Please imagine I have a dataframe like this:
df = pd.DataFrame(index=pd.Index(['1', '1', '2', '2'], name='from'), columns=['to'], data= ['2', '2', '4', '5'])
df:
Now, I would like to calculate a matrix comprising of the percentage of times each value in the index "from" transitions to each value in column 'to', which is known as a transition matrix. I can achieve this by creating an empty transition matrix first and then populating it with the percentages using a for loop:
#Create an empty matrix to populate later (using sparse dtype to save memory):
matrix = pd.DataFrame(index=df.index.unique(), columns=df.to.unique(), data=0, dtype=pd.SparseDtype(dtype=np.float16, fill_value=0))
matrix:
for i in range(len(df)):
from_, to = df.index[i], df.to.iloc[i]
matrix[to] = matrix[to].sparse.to_dense() # Convert to dense format because sparse dtype does not allow value assignment with .loc in the next line:
matrix.loc[from_, to] += 1 # Do a normal insertion with .loc[]

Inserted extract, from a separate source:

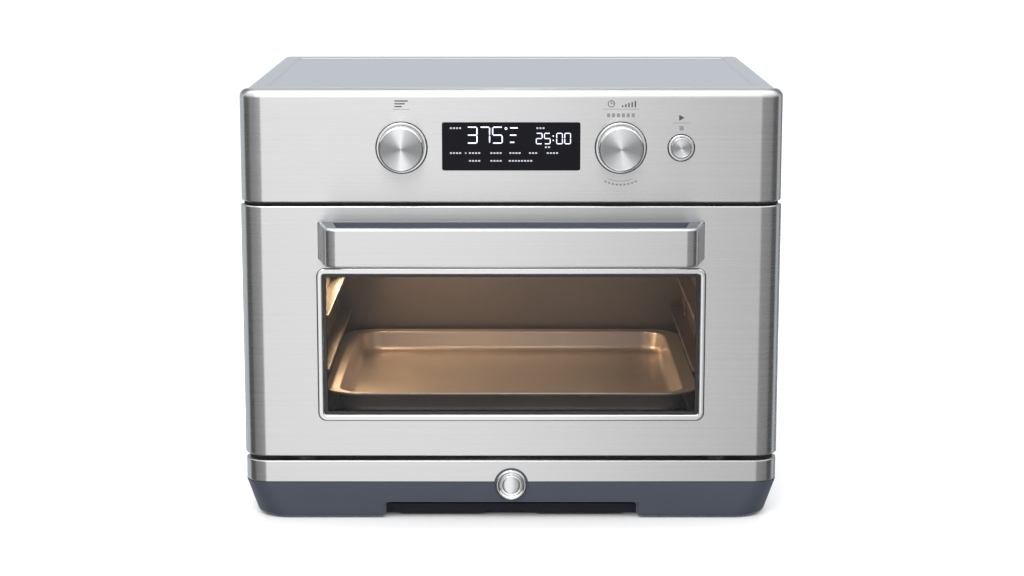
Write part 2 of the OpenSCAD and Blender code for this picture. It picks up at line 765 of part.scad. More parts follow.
// A return spring, drawn as closed rings on two bars
module button_spring() from_face() color("silver") translate([button_x, plate_y - 0.55, control_z]) {
    for (i = [0 : 2]) translate([0, -1.5 * i, 0]) rotate([90, 0, 0]) rotate_extrude()
        translate([5, 0]) circle(0.5);
    for (side = [-1, 1]) rod_y(side * 5, [-3, 0], 0, 0.45);
}

module bezel(r) difference() {
    rod_y(0, [-bezel_out, -0.02], 0, r + bezel_gap + bezel_w);
    rod_y(0, [-bezel_out - 1, 1], 0, r + bezel_gap);
}

module control_bezels() from_face() color("silver") {
    knob_places() bezel(knob_d / 2);
    translate([button_x, 0, control_z]) bezel(button_d / 2);
}

// A knob with a blind bore, its open end at the panel
module knob(tip) difference() {
    union() {
        rod_y(0, [-knob_out + 2, -4], 0, knob_d / 2);
        translate([0, -knob_out, 0]) rotate([-90, 0, 0])
            cylinder(r1 = knob_d / 2 - 2, r2 = knob_d / 2, h = 2.01);
        rod_y(0, [-4.01, -tip], 0, knob_d / 2 - 2);
    }
    rod_y(0, [-knob_out + 5, 1], 0, shaft_r + snug);
}

module mode_knob() from_face() color("silver") translate([-knob_x, 0, control_z]) knob(1.4);

module mode_shaft() from_face() color("gainsboro")
    rod_y(-knob_x, [-knob_out + 5.02, shaft_tip], control_z, shaft_r);

module temp_knob() from_face() color("silver") translate([knob_x, 0, control_z]) knob(1.4);

module temp_shaft() from_face() color("gainsboro")
    rod_y(knob_x, [-knob_out + 5.02, shaft_tip], control_z, shaft_r);

module select_plunger() from_face() color("white")
    rod_y(knob_x, [shaft_tip + 0.02, board_y - 0.6 - select_travel], control_z, shaft_r);

module start_button() from_face() color("silver") {
    rod_y(button_x, [-button_out, sheet + 0.8], control_z, button_d / 2);
    rod_y(button_x, [sheet, stem_tip], control_z, 3);
}

module power_board() from_face() color("darkgreen") {
    x0 = -body_w / 2 + 20;
    y0 = fan_y - 30;
    z = divider_top + 8;
    translate([x0, y0, 0]) {
        slab([0, 76], [0, 120], [z, z + board_t]);
        for (x = [5, 71], y = [5, 115]) rod_z(x, y, [divider_top + 0.02, z], 3);
        slab([6, 36], [10, 46], [z + board_t, z + 28]);
        for (i = [0 : 2]) slab([10, 26], [56 + 20 * i, 68 + 20 * i], [z + board_t, z + 17]);
        rod_z(56, 30, [z + board_t, z + 24], 9);
        rod_z(56, 60, [z + board_t, z + 18], 6);
        slab([44, 68], [80, 108], [z + board_t, z + 14]);
    }
}

// ---- door ----

module door_seal() from_face() color("dimgray") {
    y = [door_d + gap, frame_y - 0.02];
    half = cavity_x + 8;
    both_sides() slab([half - 5, half], y, [inner_z + 8, ceiling_z + 6]);
    wide(2 * half, y, [ceiling_z + 1, ceiling_z + 6]);
}

// A hinge bracket, or the arm beside it, around the hinge axis
module hinge_leaf(x, y, hole) difference() {
    union() {
        rod_x(x, hinge_in, hinge_z, nose_r);
        slab(x, [hinge_in, y], [hinge_z - 3.4, hinge_z + 3.4]);
    }
    rod_x([x[0] - 1, x[1] + 1], hinge_in, hinge_z, hole);
}

module hinge_brackets() from_face() color(dark_steel) both_sides() {
    x = [hinge_x - 4 - hinge_t, hinge_x - 4];
    hinge_leaf(x, frame_y - 0.02, pin_r + snug);
    slab([x[0] - 10, x[1]], [frame_y - 1.22, frame_y - 0.02], [hinge_z - 9, hinge_z + 3.4]);
}

module hinge_pins() from_face() color("silver") both_sides()
    rod_x([hinge_x - 4 - hinge_t, hinge_x + 1.5], hinge_in, hinge_z, pin_r);

module hinge_arms() from_face() color("silver") both_sides() difference() {
    x = [hinge_x - 4 + gap, hinge_x - 4 + gap + hinge_t];
    union() {
        rod_x(x, hinge_in, hinge_z, nose_r);
        slab(x, [hinge_in - nose_r, hinge_in + nose_r], [hinge_z, inner_z - 0.02]);
        slab([x[0], x[0] + 14], [sheet + 1, door_d - 3], [inner_z - 1.02, inner_z - 0.02]);
    }
    rod_x([x[0] - 1, x[1] + 1], hinge_in, hinge_z, pin_r + running);
}

module window_outline(grow, r) round_rect([-window_w / 2 - grow, window_w / 2 + grow],
    [window_z - grow, window_z + window_h + grow], r);

// Each of the two screws that hold the handle
module handle_screw_places()
    for (side = [-1, 1]) translate([side * (handle_x - post_t / 2 - 3), 0, handle_z + handle_h / 2]) children();

module door_skin() from_face() color(steel) difference() {
    translate([0, 0, door_z]) linear_extrude(door_top - door_z) front_plan(door_w, door_d, door_r);
    translate([0, sheet, door_z + sheet]) linear_extrude(door_top - door_z - 2 * sheet)
        front_plan(door_w - 2 * sheet, door_d, door_r - sheet);
    along_y([-1, sheet + 1]) window_outline(-trim_lap, 5);
    handle_screw_places() rod_y(0, [-1, sheet + 1], 0, 2.2);
    both_sides() slab([hinge_x - 18 - hinge_t, hinge_x + 12], [sheet + 0.2, door_d + 1],
        [door_z - 1, door_z + sheet + 1]);
}

module door_inner_frame() from_face() color("gainsboro") difference() {
    x = [-inner_w_door / 2, inner_w_door / 2];
    plate(x, [inner_z, inner_top], [sheet + 0.02, door_d], 5);
    plate([x[0] + sheet, x[1] - sheet], [inner_z + sheet, inner_top - sheet], [0, door_d - plate_t], 4);
    along_y([0, door_d + 1]) window_outline(-window_trim_w - 2, 6);
}

module door_glass() from_face() color("lightcyan")
    along_y([glass_y, glass_y + glass_t]) window_outline(glass_lap, 6);

// A clip that presses the glass forward: foot, riser and finger
module glass_clip() {
    glass = glass_y + glass_t;
    slab([gap, 8], [sheet + 0.02, sheet + 1.02], [-5, 5]);
    slab([gap, 1 + gap], [sheet + 0.02, glass + 1.05], [-5, 5]);
    slab([-4, 1 + gap], [glass + 0.05, glass + 1.05], [-5, 5]);
}

module glass_clips() from_face() color("silver") {
    mid_z = window_z + window_h / 2;
    both_sides() for (z = [mid_z - window_h / 4, mid_z + window_h / 4])
        translate([window_w / 2 + glass_lap, 0, z]) glass_clip();
    for (x = [-window_w / 4, window_w / 4])
        translate([x, 0, window_z + window_h + glass_lap]) rotate([0, -90, 0]) glass_clip();
}

module window_trim() from_face() color("silver") difference() {
    union() {
        along_y([-trim_out, -0.02]) window_outline(0, 6.5);
        along_y([-0.03, glass_y - 0.02]) window_outline(-trim_lap - 0.1, 4.8);
    }
    along_y([-2, 4]) window_outline(-window_trim_w, 3);
}

// The handle's plan, drawn in by the given distance: a bar with two leaning ends
module handle_plan(inset) {
    front = handle_out - inset;
    lean = handle_lean * (1 - inset / handle_out);
    half = handle_x - inset;
    r = handle_r - inset;
    corner = half - lean - r;
    polygon([
        [-half, 0], for (i = [0 : 6]) [-corner - r * cos(15 * i), -front + r - r * sin(15 * i)],
        for (i = [6 : -1 : 0]) [corner + r * cos(15 * i), -front + r - r * sin(15 * i)], [half, 0]
    ]);
}

// The finger gap between the bar and the plate on the door
module finger_plan() {
    half = handle_x - post_t;
    lean = handle_lean * 0.62;
    polygon([
        [-half, -handle_plate], [-half + lean, -handle_out + handle_t],
        [half - lean, -handle_out + handle_t], [half, -handle_plate]
    ]);
}

// The strip of the handle's plan next to the door
module door_strip(depth) intersection() {
    handle_plan(0);
    translate([-handle_x, -depth]) square([2 * handle_x, depth]);
}

module handle_bar() from_face() color(steel)
    translate([0, 0, handle_z]) linear_extrude(handle_h) difference() {
        handle_plan(0);
        handle_plan(handle_skin);
        finger_plan();
        door_strip(handle_plate + snug);
    }

module handle_liner() from_face() color(slate) difference() {
    translate([0, 0, handle_z + 0.4]) linear_extrude(handle_h - 0.8) difference() {
        union() {
            handle_plan(handle_skin + snug);
            door_strip(handle_plate);
        }
        finger_plan();
    }
    handle_screw_places() rod_y(0, [-14, 1], 0, 1.9 + snug);
}

module handle_screws() from_face() color("silver") handle_screw_places() {
    rod_y(0, [-13, sheet + 0.02], 0, 1.9);
    rod_y(0, [sheet + 0.02, sheet + 2.8], 0, 4);
}

// ---- rack, pan ----

module wire_rack() from_face() color("silver") {
    r = rack_wire / 2;
    z = rack_z + r;
    both_sides() rod_y(rack_x - r, rack_y, z, r);
    for (y = [rack_y[0] + r, rack_y[1] - r]) rod_x([-rack_x + r, rack_x - r], y, z, r);
    for (i = [1 : rack_wires])
        rod_y(-rack_x + r + i * 2 * (rack_x - r) / (rack_wires + 1), [rack_y[0] + r, rack_y[1] - r],
            rack_top - 1.25, 1.25);
}

module baking_pan() from_face() color([0.62, 0.56, 0.48]) {
    z = rack_top + 0.05;
    wall_x = pan_x - pan_rim;
    wall_y = [pan_y[0] + pan_end, pan_y[1] - pan_end];
    wall_r = pan_r - pan_end;
    difference() {
        union() {
            translate([0, 0, z + pan_h - pan_sheet]) linear_extrude(pan_sheet)
                round_rect([-pan_x, pan_x], pan_y, pan_r);
            translate([0, 0, z]) linear_extrude(pan_h) round_rect([-wall_x, wall_x], wall_y, wall_r);
        }
        translate([0, 0, z + pan_sheet]) linear_extrude(pan_h)
            round_rect([-wall_x + pan_sheet, wall_x - pan_sheet],
                [wall_y[0] + pan_sheet, wall_y[1] - pan_sheet], wall_r - pan_sheet);
    }
}

outer_case();
back_panel();
case_screws();
cord_inlet();
base_skirt();
base_pan();
rubber_feet();
lower_trim();
badge();
front_frame();
cavity_liner();
rack_guides();
upper_heaters();
lower_heaters();
heater_insulators();
fan_cover();
fan_housing();
motor_bracket();
fan_motor();
lamp_holder();
lamp_bulb();
lamp_lens();
temperature_probe();
insulation();
divider_panel();
crumb_chute();
tray_runners();
control_fascia();
control_housing();
display_window();
control_board();
encoders();
start_switch();
button_spring();
control_bezels();
power_board();
door_seal();
hinge_brackets();
hinge_pins();
door_skin();
door_inner_frame();
door_glass();
glass_clips();
window_trim();
handle_bar();
handle_liner();
handle_screws();
hinge_arms();
wire_rack();
baking_pan();
crumb_tray();
mode_knob();
mode_shaft();
temp_knob();
temp_shaft();
select_plunger();
start_button();
fan_shaft();
fan_impeller();
cooling_fan();
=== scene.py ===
"""Looks of a counter-top toaster oven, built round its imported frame.

Each new piece is a surface worked out with numpy: an outline with round corners carried along
a profile, a profile turned round an axis, or a wire carried along a path. Lengths are metres.
"""

import json
import math

import bmesh
import bpy
import numpy as np
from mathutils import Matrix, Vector, geometry


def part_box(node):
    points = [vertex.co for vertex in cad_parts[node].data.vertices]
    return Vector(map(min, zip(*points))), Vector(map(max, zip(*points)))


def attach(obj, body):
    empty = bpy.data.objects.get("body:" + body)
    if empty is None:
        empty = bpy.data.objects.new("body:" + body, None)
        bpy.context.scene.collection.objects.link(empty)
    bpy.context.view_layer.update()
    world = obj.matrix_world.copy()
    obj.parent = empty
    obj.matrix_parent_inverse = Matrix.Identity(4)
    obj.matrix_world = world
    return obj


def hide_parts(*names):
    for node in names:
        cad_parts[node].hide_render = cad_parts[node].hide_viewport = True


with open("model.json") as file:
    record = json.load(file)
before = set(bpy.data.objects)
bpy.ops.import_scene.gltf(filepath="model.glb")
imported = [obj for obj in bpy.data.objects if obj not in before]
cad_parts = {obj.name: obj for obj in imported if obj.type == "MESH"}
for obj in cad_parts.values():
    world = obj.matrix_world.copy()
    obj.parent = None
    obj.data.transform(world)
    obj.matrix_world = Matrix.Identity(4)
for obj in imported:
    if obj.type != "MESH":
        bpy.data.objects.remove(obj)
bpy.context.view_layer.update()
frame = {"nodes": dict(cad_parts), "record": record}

MM = 0.001
SHARP = math.radians(32)
QUARTER = math.pi / 2


# ---------------------------------------------------------------- places

class Place:
    """Where a CAD node lies: its limits, its middle and its size."""

    def __init__(self, node):
        low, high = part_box(node)
        self.x0, self.y0, self.z0 = low
        self.x1, self.y1, self.z1 = high
        self.x, self.y, self.z = (low + high) / 2
        self.w, self.d, self.h = high - low

    def outline(self, grow, radius, steps):
        """Its outline from the front, grown by a length."""
        return rectangle(self.x0 - grow, self.x1 + grow, self.z0 - grow, self.z1 + grow, radius,
                         steps=steps)


# ---------------------------------------------------------------- surfaces

def corner_points(corners, moves):
    """Each corner after its two sides have moved inwards by the given lengths: the point that lies
    at those lengths from both sides, or straight in where the two sides are in line."""
    side = np.roll(corners, -1, 0) - corners
    side /= np.linalg.norm(side, axis=1)[:, None]
    inward = np.stack([-side[:, 1], side[:, 0]], 1)
    before = np.roll(inward, 1, 0)
    det = before[:, 0] * inward[:, 1] - before[:, 1] * inward[:, 0]
    level = np.abs(det) < 1e-6
    det = np.where(level, 1, det)
    a, b = moves
    dx = (a * inward[:, 1] - b * before[:, 1]) / det
    dy = (b * before[:, 0] - a * inward[:, 0]) / det
    straight = inward * b[:, None]
    return corners + np.where(level[:, None], straight, np.stack([dx, dy], 1))


class Outline:
    """A closed convex outline with round corners, anticlockwise. at(inset) draws it in: each
    corner is an arc about a centre that stays, until the inset is more than the radius. A corner
    in still keeps the side that follows it in place. splits gives, for a side, the distances from
    its first corner at which it has more points."""

    def __init__(self, corners, radii, steps=8, still=(), splits=None):
        self.corners = np.array(corners, float)
        self.radii = np.broadcast_to(np.array(radii, float), (len(corners),)).copy()
        self.steps = steps
        self.moving = np.array([i not in still for i in range(len(corners))], float)
        self.splits = splits or {}

    def at(self, inset=0.0):
        count = len(self.corners)
        side = np.roll(self.corners, -1, 0) - self.corners
        out = np.arctan2(-side[:, 0], side[:, 1])
        before = np.roll(out, 1)
        turn = (out - before) % (2 * math.pi)
        reach = np.maximum(self.radii, inset)
        centre = corner_points(self.corners, (reach * np.roll(self.moving, 1), reach * self.moving))
        radius = np.maximum(self.radii - inset, 0)
        arcs = []
        for i in range(count):
            steps = self.steps if self.radii[i] > 0 else 0
            angle = before[i] + turn[i] * (np.linspace(0, 1, steps + 1) if steps else np.array([0.5]))
            arcs.append(centre[i] + radius[i] * np.stack([np.cos(angle), np.sin(angle)], 1))
        points = []
        for i in range(count):
            points.append(arcs[i])
            if i in self.splits:
                a, b = arcs[i][-1], arcs[(i + 1) % count][0]
                run = np.linalg.norm(b - a)
                start = (a - self.corners[i]) @ (b - a) / run
                share = (np.array(self.splits[i]) - start) / run
                points.append(a + np.clip(share, 0, 1)[:, None] * (b - a))
        return np.concatenate(points)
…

matrix[to] = matrix[to].astype(pd.SparseDtype(dtype=np.float16, fill_value=0)) # Back to the original sparse format
matrix = (matrix.div(matrix.sum(axis=1), axis=0)*100) # converting counts to percentages
matrix:
This works. For example, index "1" only transitioned to "2" (100% of the time) and index "2" transitioned to "4" 50% of the time and to "5" the other 50% of the time, as can be verified in df.
Issue: The actual matrix is about 500K by 500K and the for loop takes a really long time to finish. So, is there a vectorized or other efficient way of calculating matrix from df
Note: I would get MemoryError without using the whole Sparse dtype thing even with dtype=float16 in pd.DataFrame() so I prefer to keep that if possible. It would be great if the 500K by 500K matrix will not take up more than 10-12Gb of RAM. Also, if it matters, these percentages will always have a 0-100 range, obviously.